(Entries with model source code)
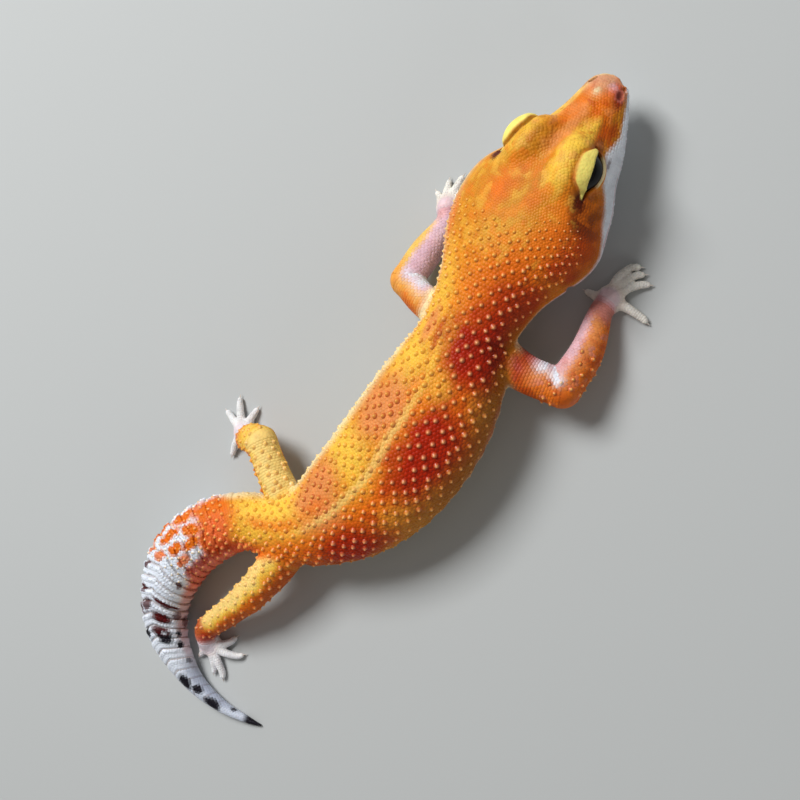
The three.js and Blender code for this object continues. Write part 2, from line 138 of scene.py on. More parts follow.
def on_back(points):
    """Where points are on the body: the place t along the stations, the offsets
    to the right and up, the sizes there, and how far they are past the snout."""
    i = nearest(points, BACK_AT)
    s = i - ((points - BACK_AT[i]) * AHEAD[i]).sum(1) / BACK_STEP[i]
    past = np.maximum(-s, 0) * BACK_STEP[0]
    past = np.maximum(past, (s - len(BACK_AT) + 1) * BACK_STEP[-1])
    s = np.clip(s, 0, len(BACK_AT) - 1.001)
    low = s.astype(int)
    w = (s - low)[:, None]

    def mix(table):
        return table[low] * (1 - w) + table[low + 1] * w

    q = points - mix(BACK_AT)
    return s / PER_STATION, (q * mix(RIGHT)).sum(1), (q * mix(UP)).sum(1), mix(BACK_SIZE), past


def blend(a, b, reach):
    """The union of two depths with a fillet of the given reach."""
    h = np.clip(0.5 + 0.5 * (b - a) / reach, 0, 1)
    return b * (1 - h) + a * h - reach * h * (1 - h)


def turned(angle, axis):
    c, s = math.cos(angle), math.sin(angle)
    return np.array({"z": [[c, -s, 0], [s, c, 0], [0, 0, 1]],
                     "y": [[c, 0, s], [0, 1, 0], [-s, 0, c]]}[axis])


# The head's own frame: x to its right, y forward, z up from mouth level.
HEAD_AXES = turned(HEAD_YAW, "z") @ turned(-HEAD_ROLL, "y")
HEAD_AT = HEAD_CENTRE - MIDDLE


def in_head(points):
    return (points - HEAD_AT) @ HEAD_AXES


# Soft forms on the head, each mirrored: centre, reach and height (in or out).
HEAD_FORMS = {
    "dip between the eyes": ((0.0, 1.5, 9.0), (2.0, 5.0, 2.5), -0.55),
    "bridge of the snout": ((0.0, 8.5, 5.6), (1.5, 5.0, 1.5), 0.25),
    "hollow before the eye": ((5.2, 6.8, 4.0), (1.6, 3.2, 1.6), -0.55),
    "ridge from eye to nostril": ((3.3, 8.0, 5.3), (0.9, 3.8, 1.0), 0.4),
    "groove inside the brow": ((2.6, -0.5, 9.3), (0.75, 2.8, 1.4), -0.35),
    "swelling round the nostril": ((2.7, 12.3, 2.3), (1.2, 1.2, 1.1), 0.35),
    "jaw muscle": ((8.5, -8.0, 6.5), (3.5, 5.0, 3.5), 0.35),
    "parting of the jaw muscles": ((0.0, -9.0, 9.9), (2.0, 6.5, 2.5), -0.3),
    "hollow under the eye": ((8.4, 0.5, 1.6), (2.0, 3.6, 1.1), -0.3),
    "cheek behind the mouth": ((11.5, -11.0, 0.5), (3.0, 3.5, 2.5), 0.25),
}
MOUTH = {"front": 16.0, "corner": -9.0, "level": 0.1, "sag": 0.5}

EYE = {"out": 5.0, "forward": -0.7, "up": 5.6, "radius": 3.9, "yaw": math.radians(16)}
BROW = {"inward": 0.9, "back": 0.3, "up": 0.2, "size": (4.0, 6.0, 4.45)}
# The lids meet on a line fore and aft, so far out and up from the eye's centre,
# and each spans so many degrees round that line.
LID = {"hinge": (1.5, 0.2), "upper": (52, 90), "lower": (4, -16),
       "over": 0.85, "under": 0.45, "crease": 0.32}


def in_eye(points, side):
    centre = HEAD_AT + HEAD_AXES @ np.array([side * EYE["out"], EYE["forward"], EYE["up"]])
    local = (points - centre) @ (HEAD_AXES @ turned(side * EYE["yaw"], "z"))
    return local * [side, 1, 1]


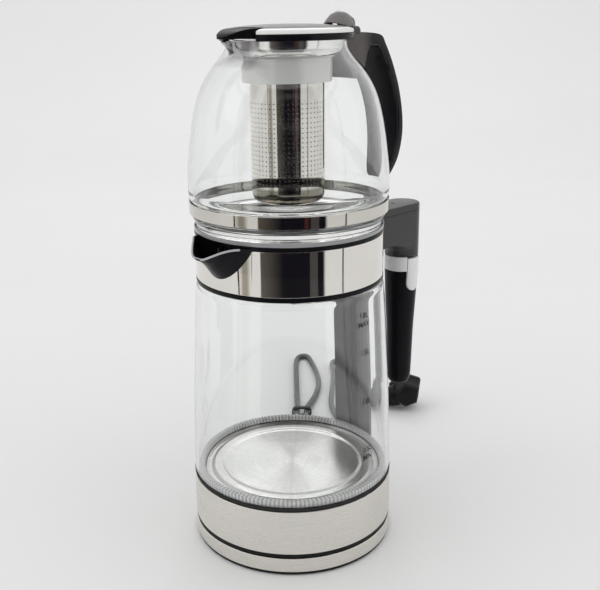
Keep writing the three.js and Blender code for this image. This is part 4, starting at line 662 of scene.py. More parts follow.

**Exercise requirements**
Return all lines containing "three".

**Solution**
The three.js and Blender code for this object continues. Write part 2, from line 138 of scene.py on. More parts follow.
Keep writing the three.js and Blender code for this image. This is part 4, starting at line 662 of scene.py. More parts follow.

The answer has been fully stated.